**TASK DIRECTIONS:** Set down, exactly as they appear, the lines from the line holding "# Every object" through the line holding "imported = [obj", inclusive; output nothing outside that range.

(A run of records)
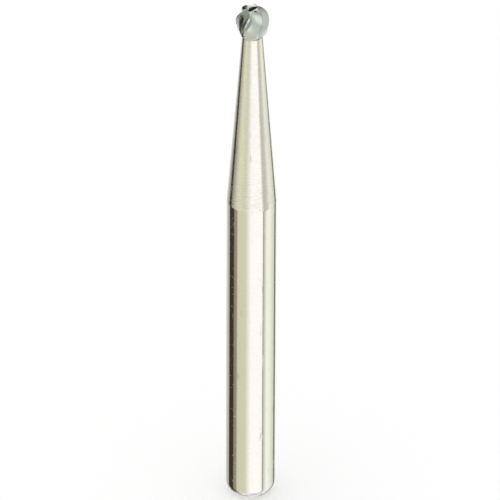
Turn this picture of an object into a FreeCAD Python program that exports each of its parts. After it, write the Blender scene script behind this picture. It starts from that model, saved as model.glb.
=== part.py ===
import FreeCAD, Part

import math
import os

import Sketcher

# Round carbide burr with a friction-grip shank: a ground steel shank that tapers to a slim
# neck, and a fluted carbide ball brazed to the neck. The axis is Z, with the tip up, and the
# origin is the centre of the shank's flat end.

os.makedirs("parts", exist_ok=True)
document = FreeCAD.newDocument("carbide_burr")

# Driving sizes in millimetres, angles in degrees and the helix in degrees per millimetre
DRIVING = {
    "total_length": 19.0,
    "shank_diameter": 1.6,
    "shank_length": 11.5,
    "end_round": 0.45,
    "neck_diameter": 0.66,
    "braze_thickness": 0.04,
    "braze_bulge": 0.008,
    "ball_diameter": 1.07,
    "flank_lean": 10,
    "heel_drop_share": 0.83,
    "heel_round": 0.06,
    "underside_height": 0.08,
    "collar_height": 0.03,
    "collar_round": 0.04,
    "blade_count": 6,
    "land_width": 0.06,
    "flute_depth": 0.21,
    "flute_arc_radius": 1.6,
    "flute_arc_tilt": 13,
    "flute_start_below": 52,
    "flute_end_short": 8,
    "back_radius": 1.6,
    "helix_rate": 39,
    "first_blade_angle": -54,
    "web_thickness": 0.07,
    "gash_depth": 0.07,
    "gash_slope": 8,
    "gash_shelf_angle": 3,
}
FLUTE_SECTIONS = 7

sheet = document.addObject("Spreadsheet::Sheet", "Sizes")
for row, (alias, value) in enumerate(DRIVING.items(), 1):
    sheet.set(f"A{row}", alias)
    sheet.set(f"B{row}", str(value))
    sheet.setAlias(f"B{row}", alias)
document.recompute()

# Sizes that follow from the driving ones, as expressions on the sheet
shank_radius = "(Sizes.shank_diameter / 2)"
neck_radius = "(Sizes.neck_diameter / 2)"
ball_radius = "(Sizes.ball_diameter / 2)"
ball_centre = f"(Sizes.total_length - {ball_radius})"
heel_drop = f"(Sizes.heel_drop_share * {ball_radius})"
heel_height = f"({ball_centre} - {heel_drop})"
collar_top = f"({heel_height} - Sizes.underside_height)"
head_foot = f"({collar_top} - Sizes.collar_height)"
neck_top = f"({head_foot} - Sizes.braze_thickness)"


def new_body(label):
    """An empty body, whose label is its node's name."""
    body = document.addObject("PartDesign::Body", label)
    body.Label = label
    return body


def origin_feature(body, role):
    """The body's own origin plane or axis with that role."""
    return next(feature for feature in body.Origin.OriginFeatures if feature.Role == role)


def new_sketch(body, name, role):
    """A sketch on one of the body's origin planes."""
    sketch = body.newObject("Sketcher::SketchObject", name)
    sketch.AttachmentSupport = [(origin_feature(body, role), "")]
    sketch.MapMode = "FlatFace"
    return sketch


def number(expression):
    """Present value of an expression on the sheet."""
    return float(sheet.evalExpression(expression))


def bind(sketch, kind, *where, size):
    """A dimension of the sketch that follows an expression on the sheet."""
    index = sketch.addConstraint(Sketcher.Constraint(kind, *where, number(size)))
    sketch.setExpression(f"Constraints[{index}]", size)


def place_point(sketch, curve, x, y):
    """Tie a curve's start to a place in the sketch, given as two expressions."""
    start, origin = (curve, 1), (-1, 1)
    for kind, size, axis in (("DistanceX", x, -2), ("DistanceY", y, -1)):
        if size == "0":
            sketch.addConstraint(Sketcher.Constraint("PointOnObject", *start, axis))
        elif number(size) < 0:
            bind(sketch, kind, *start, *origin, size=f"-({size})")
        else:
            bind(sketch, kind, *origin, *start, size=size)


def draw_outline(sketch, corners, arcs=()):
    """Closed outline through corners given as expressions. arcs holds the radius of each
    side that is an arc, by the side's number: it turns left, by less than half a turn."""
    arcs = dict(arcs)
    points = [FreeCAD.Vector(number(x), number(y), 0) for x, y in corners]
    for side, (here, there) in enumerate(zip(points, points[1:] + points[:1])):
        if side not in arcs:
            sketch.addGeometry(Part.LineSegment(here, there))
            continue
        radius = number(arcs[side])
        chord = there - here
        left = FreeCAD.Vector(-chord.y, chord.x, 0).normalize()
        hub = (here + there) / 2 + left * math.sqrt(radius ** 2 - chord.Length ** 2 / 4)
        angles = [math.atan2(point.y - hub.y, point.x - hub.x) for point in (here, there)]
        circle = Part.Circle(hub, FreeCAD.Vector(0, 0, 1), radius)
        sketch.addGeometry(Part.ArcOfCircle(circle, *angles))
    for side in range(len(points)):
        following = (side + 1) % len(points)
        sketch.addConstraint(Sketcher.Constraint("Coincident", side, 2, following, 1))
    for side, (x, y) in enumerate(corners):
        place_point(sketch, side, x, y)
    for side, radius in arcs.items():
        bind(sketch, "Radius", side, size=radius)


def turn_profile(body, name, corners, arcs=()):
    """Solid turned about the part's axis from a profile of radius and height."""
    sketch = new_sketch(body, f"{name}Profile", "XZ_Plane")
    draw_outline(sketch, corners, arcs)
    feature = body.newObject("PartDesign::Revolution", name)
    feature.Profile = sketch
    feature.ReferenceAxis = (sketch, ["V_Axis"])
    feature.Angle = 360
    document.recompute()
    return feature


def round_edge(body, base, name, edge_radius, edge_height, radius):
    """Fillet on the circular edge that lies at that radius and height."""
    for index, edge in enumerate(base.Shape.Edges, 1):
        if edge.Degenerated or not isinstance(edge.Curve, Part.Circle):
            continue
        circle = edge.Curve
        off_radius = abs(circle.Radius - number(edge_radius))
        off_height = abs(circle.Center.z - number(edge_height))
        if max(off_radius, off_height) < 1e-4:
            break
    else:
        raise RuntimeError(f"{name} finds no edge to round")
    fillet = body.newObject("PartDesign::Fillet", name)
    fillet.Base = (base, [f"Edge{index}"])
    fillet.setExpression("Radius", radius)
    document.recompute()
    return fillet


def repeat_round_axis(body, feature, name, copies):
    """The feature repeated evenly round the part's axis."""
    pattern = body.newObject("PartDesign::PolarPattern", name)
    pattern.Originals = [feature]
    pattern.Axis = (origin_feature(body, "Z_Axis"), [""])
    pattern.Angle = 360
    pattern.setExpression("Occurrences", copies)
    body.Tip = pattern
    document.recompute()
    return pattern


# Steel shank: one turned piece, a cylinder with a rounded end that takes the chuck, and a
# long straight taper down to the neck
steel_shank = new_body("steel_shank")
turned = turn_profile(steel_shank, "TurnedShank", [
    ("0", "0"),
    (shank_radius, "0"),
    (shank_radius, "Sizes.shank_length"),
    (neck_radius, neck_top),
    ("0", neck_top),
])
round_edge(steel_shank, turned, "RoundedEnd", shank_radius, "0",
           f"min(Sizes.end_round; 0.95 * {shank_radius}; 0.95 * Sizes.shank_length)")

# Braze joint: the thin disc of solder between neck and head, whose rim stands a little proud
braze_joint = new_body("braze_joint")
rim_radius = "((Sizes.braze_thickness^2 / 4 + Sizes.braze_bulge^2) / (2 * Sizes.braze_bulge))"
turn_profile(braze_joint, "BrazeDisc", [
    ("0", neck_top),
    (neck_radius, neck_top),
    (neck_radius, head_foot),
    ("0", head_foot),
], {1: rim_radius})

# Carbide head: the blank is a ball whose flank leans in to a rounded heel, with an underside
# that slopes down from the heel to a short collar. The heel's round keeps to the underside,
# and the collar's to the collar.
carbide_head = new_body("carbide_head")
heel_radius = f"({ball_radius} / cos(Sizes.flank_lean) - {heel_drop} * tan(Sizes.flank_lean))"
underside_width = f"({heel_radius} - {neck_radius})"
underside_slope = f"atan(Sizes.underside_height / {underside_width})"
heel_round = f"min(Sizes.heel_round; 0.5 * {underside_width})"
heel_setback = (f"({heel_round}"
                f" * tan(((90 - Sizes.flank_lean) * 1 deg - {underside_slope}) / 2))")
blank = turn_profile(carbide_head, "HeadBlank", [
    ("0", head_foot),
    (neck_radius, head_foot),
    (neck_radius, collar_top),
    (f"{heel_radius} - {heel_setback} * cos({underside_slope})",
     f"{heel_height} - {heel_setback} * sin({underside_slope})"),
    (f"{heel_radius} + {heel_setback} * sin(Sizes.flank_lean)",
     f"{heel_height} + {heel_setback} * cos(Sizes.flank_lean)"),
    (f"{ball_radius} * cos(Sizes.flank_lean)",
     f"{ball_centre} - {ball_radius} * sin(Sizes.flank_lean)"),
    ("0", "Sizes.total_length"),
], {3: heel_round, 5: ball_radius})
blended = round_edge(carbide_head, blank, "CollarRound", neck_radius, collar_top,
                     f"min(Sizes.collar_round; 0.4 * {underside_width};"
                     f" 0.9 * Sizes.collar_height / tan((90 deg - {underside_slope}) / 2))")

# Flutes: the grinding wheel leaves each floor as an arc in the ball's side view, deepest a
# little above the middle. A section stands square to the ball at each of several latitudes
# and turns with the helix. Its front is the blade's radial rake face, and its back rises in
# a slight curve to the outer edge of the next blade's land, on the ball and on its flank.
cutter_reach = f"(1.6 * {ball_radius})"
arc_hub = f"(Sizes.flute_arc_radius - {ball_radius} + Sizes.flute_depth)"


def flute_section(step):
    """Section of the first flute, from the neck's side at step 0 to the tip's at the last."""
    share = step / (FLUTE_SECTIONS - 1)
    latitude = (f"({share} * (90 - Sizes.flute_end_short)"
                f" - {1 - share} * Sizes.flute_start_below)")
    lean = f"({latitude} - Sizes.flute_arc_tilt)"
    floor = (f"(sqrt(Sizes.flute_arc_radius^2 - ({arc_hub} * sin({lean}))^2)"
             f" - {arc_hub} * cos({lean}))")
    brim = (f"(max({ball_radius} / cos(max(0; -({latitude}) - Sizes.flank_lean));"
            f" {floor}))")
    rake = f"(atan(tan(180 / Sizes.blade_count) * cos({latitude})))"
    back = f"({rake} - Sizes.land_width / {ball_radius} * cos({latitude}) * 1 rad)"
    heading = (f"(Sizes.first_blade_angle + 180 / Sizes.blade_count"
               f" + Sizes.helix_rate * {ball_radius} * sin({latitude}))")
    chord = f"sqrt({floor}^2 + {brim}^2 - 2 * {floor} * {brim} * cos({rake} + {back}))"

    sketch = new_sketch(carbide_head, f"FluteSection{step}", "YZ_Plane")
    sketch.setExpression("AttachmentOffset", f"placement(vector(0; {ball_centre}; 0);"
                         f" rotation(0; {heading}; 90 - {latitude}))")
    draw_outline(sketch, [
        (f"-{floor} * sin({rake})", f"{floor} * cos({rake})"),
        (f"-{cutter_reach} * sin({rake})", f"{cutter_reach} * cos({rake})"),
        (f"{cutter_reach} * sin({back})", f"{cutter_reach} * cos({back})"),
        (f"{brim} * sin({back})", f"{brim} * cos({back})"),
    ], {3: f"max(Sizes.back_radius; 0.6 * {chord})"})
    return sketch


sections = [flute_section(step) for step in range(FLUTE_SECTIONS)]
document.recompute()
flute = carbide_head.newObject("PartDesign::SubtractiveLoft", "Flute")
flute.Profile = sections[0]
flute.Sections = sections[1:]
document.recompute()
flutes = repeat_round_axis(carbide_head, flute, "Flutes", "Sizes.blade_count")

# Tip gashes: a sloping cut on each side of the web that joins two opposite blades across
# the axis, so that the burr cuts at its very tip
gash_heading = (f"(Sizes.first_blade_angle + 360 / Sizes.blade_count"
                f" + Sizes.helix_rate * {ball_radius})")
gash_floor = f"(({ball_radius} - Sizes.gash_depth) * cos(Sizes.gash_slope))"
gash_wall = "(Sizes.web_thickness / 2)"
gash_shelf = f"({gash_floor} + ({cutter_reach} - {gash_wall}) * tan(Sizes.gash_shelf_angle))"
gash_section = new_sketch(carbide_head, "GashSection", "YZ_Plane")
gash_section.setExpression("AttachmentOffset", f"placement(vector(0; {ball_centre}; 0);"
                           f" rotation(0; {gash_heading}; Sizes.gash_slope))")
draw_outline(gash_section, [
    (gash_wall, gash_floor),
    (cutter_reach, gash_shelf),
    (cutter_reach, cutter_reach),
    (gash_wall, cutter_reach),
])
document.recompute()
gash = carbide_head.newObject("PartDesign::Pocket", "Gash")
gash.Profile = gash_section
gash.SideType = "Symmetric"
gash.setExpression("Length", "4 * Sizes.ball_diameter")
document.recompute()
gashes = repeat_round_axis(carbide_head, gash, "Gashes", "2")

# Every object is sound, and every cut has taken something away, before a file is written
faults = [item.Name for item in document.Objects if {"Invalid", "Error"} & set(item.State)]
if faults:
    raise RuntimeError(f"failed objects: {faults}")
for before, after in ((blended, flute), (flute, flutes), (flutes, gash), (gash, gashes)):
    if after.Shape.Volume >= before.Shape.Volume:
        raise RuntimeError(f"{after.Name} cuts nothing")
for body in (steel_shank, braze_joint, carbide_head):
    if body.Shape.isNull() or not body.Shape.isValid():
        raise RuntimeError(f"{body.Label} has no valid shape")
    print(body.Label, len(body.Shape.Solids), "solid,", round(body.Shape.Volume, 4), "cubic mm")
    body.Shape.exportStep(f"parts/{body.Label}.step")
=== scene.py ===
import math

import bmesh
import bpy
from mathutils import Matrix, Vector


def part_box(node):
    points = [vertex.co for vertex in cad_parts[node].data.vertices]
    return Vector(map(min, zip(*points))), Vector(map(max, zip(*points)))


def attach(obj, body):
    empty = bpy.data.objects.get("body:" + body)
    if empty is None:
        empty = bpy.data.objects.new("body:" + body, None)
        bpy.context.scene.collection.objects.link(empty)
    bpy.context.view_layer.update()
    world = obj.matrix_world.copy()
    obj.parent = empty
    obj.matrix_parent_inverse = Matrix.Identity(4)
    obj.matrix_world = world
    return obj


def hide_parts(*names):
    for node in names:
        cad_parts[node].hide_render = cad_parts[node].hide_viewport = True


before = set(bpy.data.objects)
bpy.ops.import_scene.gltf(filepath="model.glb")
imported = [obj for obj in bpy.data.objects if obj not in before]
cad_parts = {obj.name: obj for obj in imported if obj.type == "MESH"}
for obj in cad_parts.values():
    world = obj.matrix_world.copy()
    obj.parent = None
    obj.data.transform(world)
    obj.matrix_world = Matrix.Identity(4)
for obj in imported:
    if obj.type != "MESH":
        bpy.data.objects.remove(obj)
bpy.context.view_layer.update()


# Steel shank: one piece of stainless rod, turned to a straight cylinder with a rounded end and
# a long taper, then ground round and polished. The wheel's fine rings stay on the taper, and
# the straight part that the chuck grips has only faint handling scratches.
SHANK_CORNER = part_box("steel_shank")[1]
SHANK_RADIUS = SHANK_CORNER.x
NECK_TOP = SHANK_CORNER.z
STRAIGHT_LENGTH = 11.5e-3
END_ROUND = 0.45e-3
NECK_RADIUS = 0.33e-3
END_ROUND_STEPS = 12
STEPS_ROUND = 144
SAME_POINT = 1e-8
SHANK_CREASE = 2.0

# The wheel's marks on the taper: strongest just above the shoulder, and faint further up
SHOULDER_BLUR = 0.05e-3
MARKS_FULL_BELOW = STRAIGHT_LENGTH + 0.2e-3
MARKS_FAINT_ABOVE = STRAIGHT_LENGTH + 1.6e-3

STEEL = (0.84, 0.84, 0.79, 1)
PALE_STEEL = (0.90, 0.88, 0.86, 1)
SCRATCHED_STEEL = (0.55, 0.54, 0.50, 1)
DASHED_STEEL = (0.52, 0.51, 0.42, 1)
STEEL_RELIEF = 1.2e-6


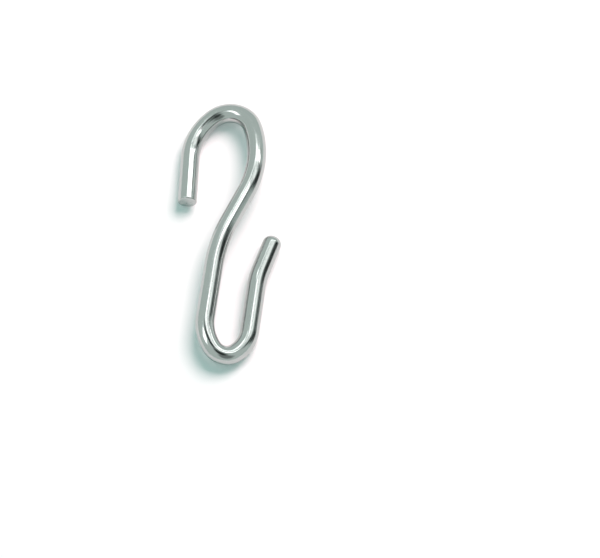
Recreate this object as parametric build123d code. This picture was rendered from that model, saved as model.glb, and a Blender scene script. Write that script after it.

**TASK SOLUTION:**
# Every object is sound, and every cut has taken something away, before a file is written
faults = [item.Name for item in document.Objects if {"Invalid", "Error"} & set(item.State)]
if faults:
    raise RuntimeError(f"failed objects: {faults}")
for before, after in ((blended, flute), (flute, flutes), (flutes, gash), (gash, gashes)):
    if after.Shape.Volume >= before.Shape.Volume:
        raise RuntimeError(f"{after.Name} cuts nothing")
for body in (steel_shank, braze_joint, carbide_head):
    if body.Shape.isNull() or not body.Shape.isValid():
        raise RuntimeError(f"{body.Label} has no valid shape")
    print(body.Label, len(body.Shape.Solids), "solid,", round(body.Shape.Volume, 4), "cubic mm")
    body.Shape.exportStep(f"parts/{body.Label}.step")
=== scene.py ===
import math

import bmesh
import bpy
from mathutils import Matrix, Vector


def part_box(node):
    points = [vertex.co for vertex in cad_parts[node].data.vertices]
    return Vector(map(min, zip(*points))), Vector(map(max, zip(*points)))


def attach(obj, body):
    empty = bpy.data.objects.get("body:" + body)
    if empty is None:
        empty = bpy.data.objects.new("body:" + body, None)
        bpy.context.scene.collection.objects.link(empty)
    bpy.context.view_layer.update()
    world = obj.matrix_world.copy()
    obj.parent = empty
    obj.matrix_parent_inverse = Matrix.Identity(4)
    obj.matrix_world = world
    return obj


def hide_parts(*names):
    for node in names:
        cad_parts[node].hide_render = cad_parts[node].hide_viewport = True


before = set(bpy.data.objects)
bpy.ops.import_scene.gltf(filepath="model.glb")
imported = [obj for obj in bpy.data.objects if obj not in before]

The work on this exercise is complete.